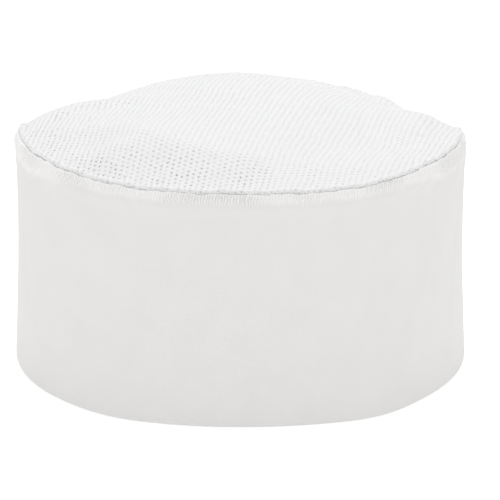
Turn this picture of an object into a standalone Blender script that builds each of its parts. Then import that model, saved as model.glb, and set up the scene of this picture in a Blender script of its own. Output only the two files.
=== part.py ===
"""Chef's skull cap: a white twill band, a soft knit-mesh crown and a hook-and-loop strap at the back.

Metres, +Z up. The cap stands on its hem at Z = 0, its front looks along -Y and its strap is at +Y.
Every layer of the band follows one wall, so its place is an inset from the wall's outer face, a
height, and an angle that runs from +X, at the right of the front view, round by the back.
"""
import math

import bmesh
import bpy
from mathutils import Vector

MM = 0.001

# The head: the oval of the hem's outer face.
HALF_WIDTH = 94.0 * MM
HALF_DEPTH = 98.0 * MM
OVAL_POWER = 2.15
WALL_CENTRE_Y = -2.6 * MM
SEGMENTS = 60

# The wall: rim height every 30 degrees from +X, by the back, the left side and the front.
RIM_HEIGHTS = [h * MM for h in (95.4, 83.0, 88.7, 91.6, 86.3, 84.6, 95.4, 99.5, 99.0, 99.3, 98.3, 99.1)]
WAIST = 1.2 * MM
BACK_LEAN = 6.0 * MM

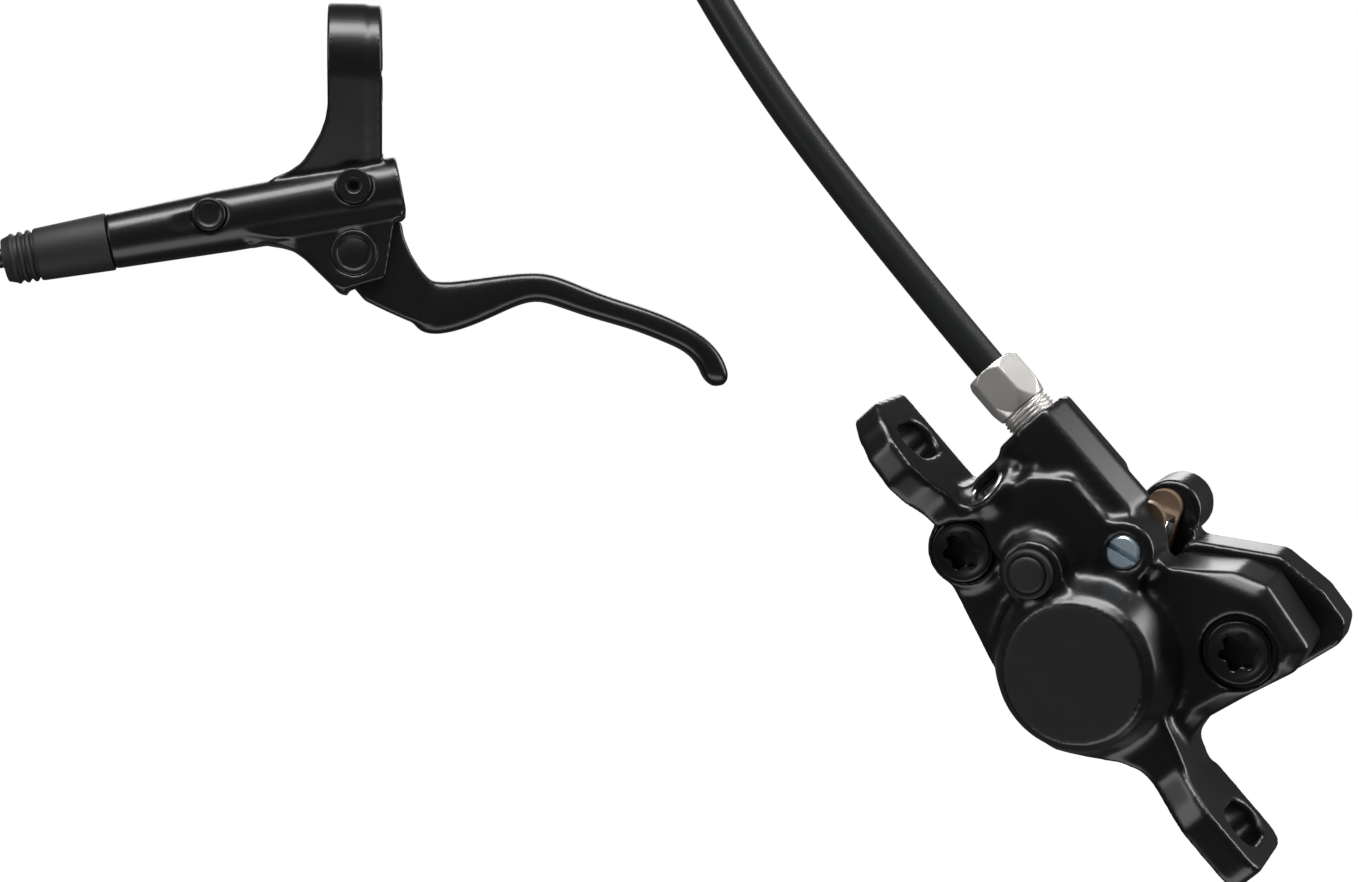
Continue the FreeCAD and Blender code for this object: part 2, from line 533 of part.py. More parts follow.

◇ ◇ ◇

TASK TO COMPLETE: Using the data above, output each line exactly.

RESPONSE TO THE TASK:
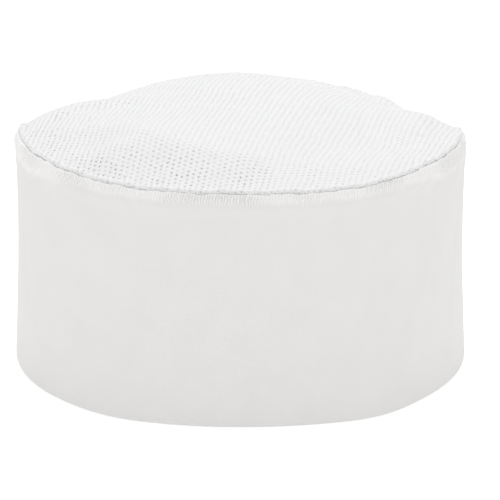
Turn this picture of an object into a standalone Blender script that builds each of its parts. Then import that model, saved as model.glb, and set up the scene of this picture in a Blender script of its own. Output only the two files.
=== part.py ===
"""Chef's skull cap: a white twill band, a soft knit-mesh crown and a hook-and-loop strap at the back.

Metres, +Z up. The cap stands on its hem at Z = 0, its front looks along -Y and its strap is at +Y.
Every layer of the band follows one wall, so its place is an inset from the wall's outer face, a
height, and an angle that runs from +X, at the right of the front view, round by the back.
"""
import math

import bmesh
import bpy
from mathutils import Vector

MM = 0.001

# The head: the oval of the hem's outer face.
HALF_WIDTH = 94.0 * MM
HALF_DEPTH = 98.0 * MM
OVAL_POWER = 2.15
WALL_CENTRE_Y = -2.6 * MM
SEGMENTS = 60

# The wall: rim height every 30 degrees from +X, by the back, the left side and the front.
RIM_HEIGHTS = [h * MM for h in (95.4, 83.0, 88.7, 91.6, 86.3, 84.6, 95.4, 99.5, 99.0, 99.3, 98.3, 99.1)]
WAIST = 1.2 * MM
BACK_LEAN = 6.0 * MM

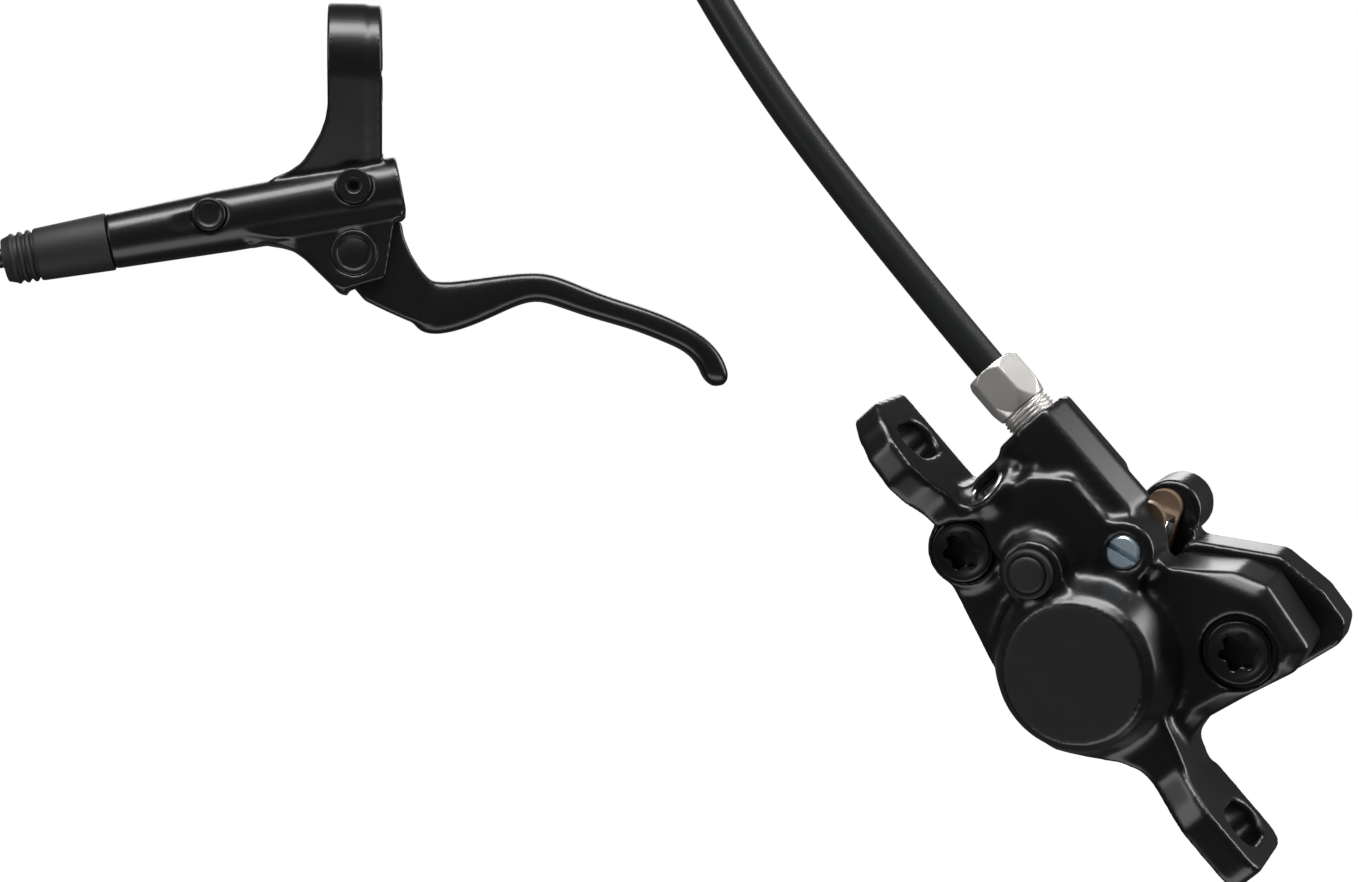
Continue the FreeCAD and Blender code for this object: part 2, from line 533 of part.py. More parts follow.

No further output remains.